Financing will remain a headline issue. The government is preparing additional support, and private capital will play a larger role if technical milestones are met on schedule. Workforce numbers in Chitose and the pace of hiring at universities and training centers will show whether the talent gap is narrowing. Energy planning for stable high quality power in Hokkaido will also feature in local and national debates.

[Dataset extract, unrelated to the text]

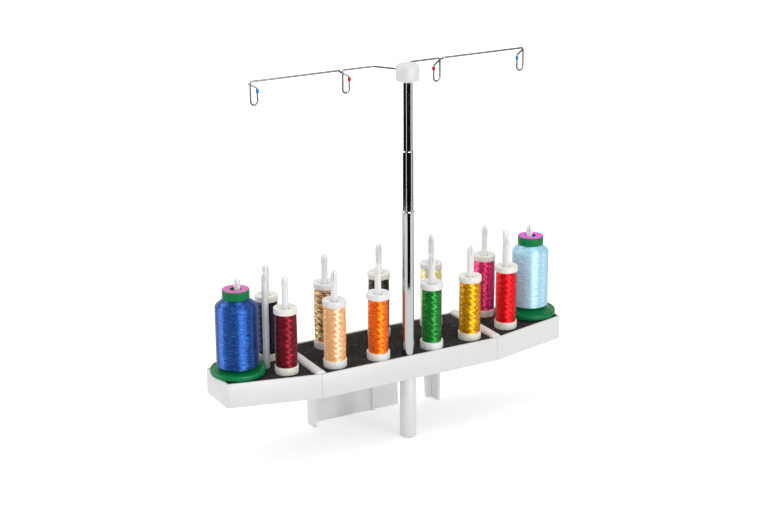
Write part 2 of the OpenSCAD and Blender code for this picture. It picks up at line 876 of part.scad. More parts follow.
// A large spool's core with its top cap
module large_spool_core(x, y, low) {
    r = large_cap_d / 2;
    bore = large_bore_d / 2;
    core = large_core_d / 2;
    profile = [
        [bore, low],
        [core, low],
        [core, large_cap_low],
        [r - 0.6, large_cap_low],
        [r, large_cap_low + 0.6],
        [r, large_h - 0.6],
        [r - 0.3, large_h],
        [r - disc_in, large_h],
        [r - disc_in, large_h - disc_t],
        [bore, large_h - disc_t]
    ];
    color("seagreen") translate([x, y, mat_z]) rotate_extrude() polygon(profile);
}

// The thread on a large spool: straight sides and a shoulder that slopes up to the cap
module large_thread(x, y, low, d, shade) {
    r = d / 2;
    core = large_core_d / 2 + SEAT_GAP;
    neck = large_cap_d / 2 - 1.2;
    shoulder_low = large_cap_low - (r - neck) * shoulder_rise;
    profile = [
        [core, low],
        [r - 0.8, low],
        [r, low + 0.8],
        [r, shoulder_low - 1.5],
        [r - 0.4, shoulder_low],
        [r - 1.5, shoulder_low + 1.2],
        [neck, large_cap_low],
        [core, large_cap_low]
    ];
    color(shade) translate([x, y, mat_z]) rotate_extrude() polygon(profile);
}

// The paper disc that lies in the top cap of a large spool
module large_spool_disc(x, y) {
    color("orchid") translate([x, y, mat_z])
        pipe(large_cap_d - 2 * disc_in - 0.2, large_bore_d, large_h - disc_t, large_h);
}

centre_tray();
left_wing_tray();
right_wing_tray();
wing_screws();
centre_mat();
left_wing_mat();
right_wing_mat();
centre_spool_pins();
left_spool_pins();
right_spool_pins();
foot_post();
foot_post_screw();
rear_bracket();
rear_bracket_screws();
mast_lower_tube();
mast_foot_plug();
mast_middle_tube();
middle_spring_sleeve();
mast_top_tube();
top_spring_sleeve();
hub_bush();
guide_hub();
left_guide_wire();
right_guide_wire();
blue_beads();
red_beads();
for (s = SMALL) {
    small_spool_core(s[1], s[2], s[3]);
    small_thread(s[1], s[2], s[3], s[4], s[5]);
}
for (s = LARGE) {
    large_spool_base(s[1], s[2], s[3]);
    large_spool_core(s[1], s[2], s[3]);
    large_thread(s[1], s[2], s[3], s[4], s[5]);
    large_spool_disc(s[1], s[2]);
}
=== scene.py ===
import json
import math

import bmesh
import bpy
from mathutils import Matrix, Vector

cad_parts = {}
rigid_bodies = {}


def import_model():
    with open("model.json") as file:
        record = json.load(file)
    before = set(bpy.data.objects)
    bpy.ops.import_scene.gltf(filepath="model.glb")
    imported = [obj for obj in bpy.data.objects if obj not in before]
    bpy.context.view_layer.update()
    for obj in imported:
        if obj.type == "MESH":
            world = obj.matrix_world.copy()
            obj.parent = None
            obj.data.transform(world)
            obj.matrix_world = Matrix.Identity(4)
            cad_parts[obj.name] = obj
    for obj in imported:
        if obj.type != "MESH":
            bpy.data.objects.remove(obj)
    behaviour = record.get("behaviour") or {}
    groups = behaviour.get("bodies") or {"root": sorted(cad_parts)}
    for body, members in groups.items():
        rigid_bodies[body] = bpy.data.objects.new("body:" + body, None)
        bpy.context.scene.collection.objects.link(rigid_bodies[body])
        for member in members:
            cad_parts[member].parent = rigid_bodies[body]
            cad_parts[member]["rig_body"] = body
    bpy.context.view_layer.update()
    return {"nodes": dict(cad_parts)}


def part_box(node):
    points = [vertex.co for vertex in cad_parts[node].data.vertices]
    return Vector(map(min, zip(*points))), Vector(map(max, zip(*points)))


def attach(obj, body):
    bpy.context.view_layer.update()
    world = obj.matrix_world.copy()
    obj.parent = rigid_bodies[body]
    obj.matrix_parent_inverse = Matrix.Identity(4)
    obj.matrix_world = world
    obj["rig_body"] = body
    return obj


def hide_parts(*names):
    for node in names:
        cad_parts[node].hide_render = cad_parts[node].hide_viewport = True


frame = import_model()
NODES = frame["nodes"]
MM = 0.001


def span(node, axis):
    """Where a node starts and ends along x, y or z, in mm."""
    return [round(corner["xyz".index(axis)] / MM, 3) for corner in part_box(node)]


def middle(node, axis):
    """The middle of a node along x, y or z, in mm."""
    return round(sum(span(node, axis)) / 2, 2)


# Sizes in mm that no box gives
PIN_R, PIN_TIP = 3.0, 174.2
SEAM_GAP = 0.3
WIRE_D = 1.8
ELBOW_X = 19
RED_EYELET_X, BLUE_EYELET_X = 50, 140
EYELET_W, EYELET_H = 6.6, 21

# Sizes in mm, read from the frame
MAST_Y = middle("mast_lower_tube", "y")
FRONT_Y = span("centre_tray", "y")[0]
RIM_Z = span("centre_tray", "z")[1]
SEAM_X = span("centre_tray", "x")[1]
DECK_Z, MAT_Z = span("centre_mat", "z")
PIN_LOW = span("centre_spool_pins", "z")[0]
HUB_Z, HUB_TOP = span("guide_hub", "z")
HUB_H = HUB_TOP - HUB_Z
HUB_R = span("guide_hub", "x")[1]
WIRE_Z = span("right_guide_wire", "z")[1] - WIRE_D / 2
ARM_Y = middle("blue_beads", "y")

# Pins: x and y in mm, and the turn of the slot in degrees
CENTRE_PINS = [
    (-28.5, -26.95, 62), (28.5, -26.95, 70), (-72, -23.95, 55), (72, -23.95, 80),
    (-57.4, 23.55, 60), (0, 23.55, 95), (57.4, 23.55, 50),
]
RIGHT_PINS = [(117.5, -16.15, 62), (117.5, 23.55, 66), (128.5, 2.8, 58), (155.6, 2.8, 63)]
LEFT_PINS = [(-x, y, turn) for x, y, turn in RIGHT_PINS]

# Small spools by the colour of their thread, with the plastic of their caps
SMALL_SPOOLS = {
    "peach": "white", "orange": "white", "green": "white", "gold": "cream",
    "variegated": "white", "black": "cream", "yellow": "white",
    "dark_red": "cream", "navy": "cream", "red": "cream", "fuchsia": "cream",
}
LARGE_SPOOLS = ["royal_blue", "light_blue"]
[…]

Elsewhere in Japan, TSMC’s second Kumamoto plant is scheduled to come online around 2027. That timeline overlaps with Rapidus’s mass production target, setting up a test of whether Japan can support multiple growth poles in advanced manufacturing at once. The cluster effect, if it takes hold, could reshape regional economies in both Kyushu and Hokkaido.

Key Points

• Rapidus has installed an EUV scanner in Chitose, started a pilot line, and verified operation of a 2 nm prototype device.
• The company targets mass production in 2027, competing with TSMC and Samsung at the leading node class.
• Hokkaido offers land, water, a cool climate, and growing renewable energy, drawing suppliers like ASML and Tokyo Electron to the region.
• Funding needs are large, around 5 trillion yen for mass production, with the state planning additional investment and policy support.
• Japan is pairing subsidies with research and training through the Leading edge Semiconductor Technology Center to address a major talent shortage.
• TSMC’s factories in Kumamoto and expansions by Micron, Kioxia, Toshiba, and Samsung show a wider revival of semiconductor activity in Japan.
• Geopolitics and economic security are central drivers, with Tokyo seeking resilient supply chains alongside the United States and Europe.
• Progress in 2025 to 2027 will hinge on yield ramps, customer commitments, workforce growth, and stable power for continuous fab operations.